To divide a polynomial like \(x^3 + 3x^2 - 4\) by \((x - 1)\):

  1. Divide: Divide the first term of the dividend (\(x^3\)) by the first term of the divisor (\(x\)). Write this above the line.
  2. Multiply: Multiply your new term by the whole divisor.
  3. Subtract: Subtract this result from your original expression to see what's left.
  4. Bring Down: Bring down the next term and repeat until you reach a constant.

Quick Review: If you divide a polynomial \(f(x)\) and the remainder is 0, then the divisor is a perfect fit!


2. The Remainder Theorem

What if you only need to know the remainder and don't care about the quotient? Long division takes a long time. The Remainder Theorem is your shortcut!

The Rule: When a polynomial \(f(x)\) is divided by \((ax - b)\), the remainder is simply \(f(\frac{b}{a})\).

Example:

Find the remainder when \(f(x) = x^3 - 2x^2 + 4\) is divided by \((x - 2)\).
Instead of doing long division, just plug in \(x = 2\):
\(f(2) = (2)^3 - 2(2)^2 + 4\)
\(f(2) = 8 - 8 + 4 = 4\)
The remainder is 4. Easy!

Memory Aid: Think of the divisor as a "root in disguise." If the divisor is \((x - 3)\), plug in positive 3. If the divisor is \((x + 5)\), plug in negative 5. Always switch the sign!


3. The Factor Theorem

The Factor Theorem is just a special version of the Remainder Theorem. It is one of the most important tools for solving cubic equations.

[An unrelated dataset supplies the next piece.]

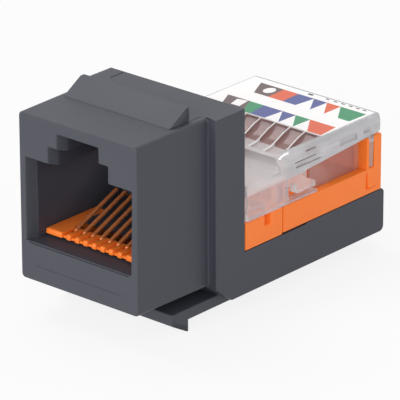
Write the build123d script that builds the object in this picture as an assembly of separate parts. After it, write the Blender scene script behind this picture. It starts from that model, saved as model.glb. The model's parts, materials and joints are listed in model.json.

The Logic: If you divide a number and the remainder is 0, that number is a factor (e.g., \(10 \div 2 = 5\) with 0 remainder, so 2 is a factor of 10).
In algebra: If \(f(\frac{b}{a}) = 0\), then \((ax - b)\) is a factor of \(f(x)\).

Did you know? This is how we "unlock" cubic graphs. If you find a factor \((x - 2)\), you know the graph crosses the x-axis at \(x = 2\)!


4. Factorising Cubic Expressions

The syllabus requires you to factorise expressions like \(x^3 + 3x^2 - 4\). Here is the standard "Battle Plan":

Step 1: The Guess (Trial and Error)

Use the Factor Theorem to find one number that makes the expression equal 0. Start with small numbers like \(1, -1, 2, -2\).
Example: If \(f(1) = 0\), then \((x - 1)\) is your first factor.

Step 2: The Division

Divide your cubic expression by the factor you just found using long division. The answer (quotient) will be a quadratic.

Step 3: Finish it Off

Factorise the quadratic you got in Step 2 (using the methods you learned in P1). Now you have all three factors!

Key Takeaway: A cubic expression can usually be broken down into three linear factors: \((x - p)(x - q)(x - r)\).


5. Common Mistakes to Avoid

  • Sign Errors: This is the #1 mistake! When subtracting during long division, remember that subtracting a negative makes a positive.
  • Missing Terms: If a polynomial is missing a power (e.g., \(x^3 - 4\)), rewrite it as \(x^3 + 0x^2 + 0x - 4\) before dividing. If you don't keep the columns straight, the division will fail!
  • Wrong Substitution: If dividing by \((2x - 1)\), you must substitute \(x = \frac{1}{2}\) into the Remainder Theorem, not \(1\) or \(-1\).

Chapter Summary

  • Use algebraic long division to find both the quotient and the remainder.
  • Use the Remainder Theorem \(f(\frac{b}{a})\) to find the remainder instantly.
  • If \(f(\text{value}) = 0\), the corresponding bracket is a Factor.
  • To factorise a cubic: Find one factor, divide to get a quadratic, then factorise the quadratic.

Keep practicing! Algebraic division is a "muscle memory" skill. The more you do it, the more natural it feels. You've got this!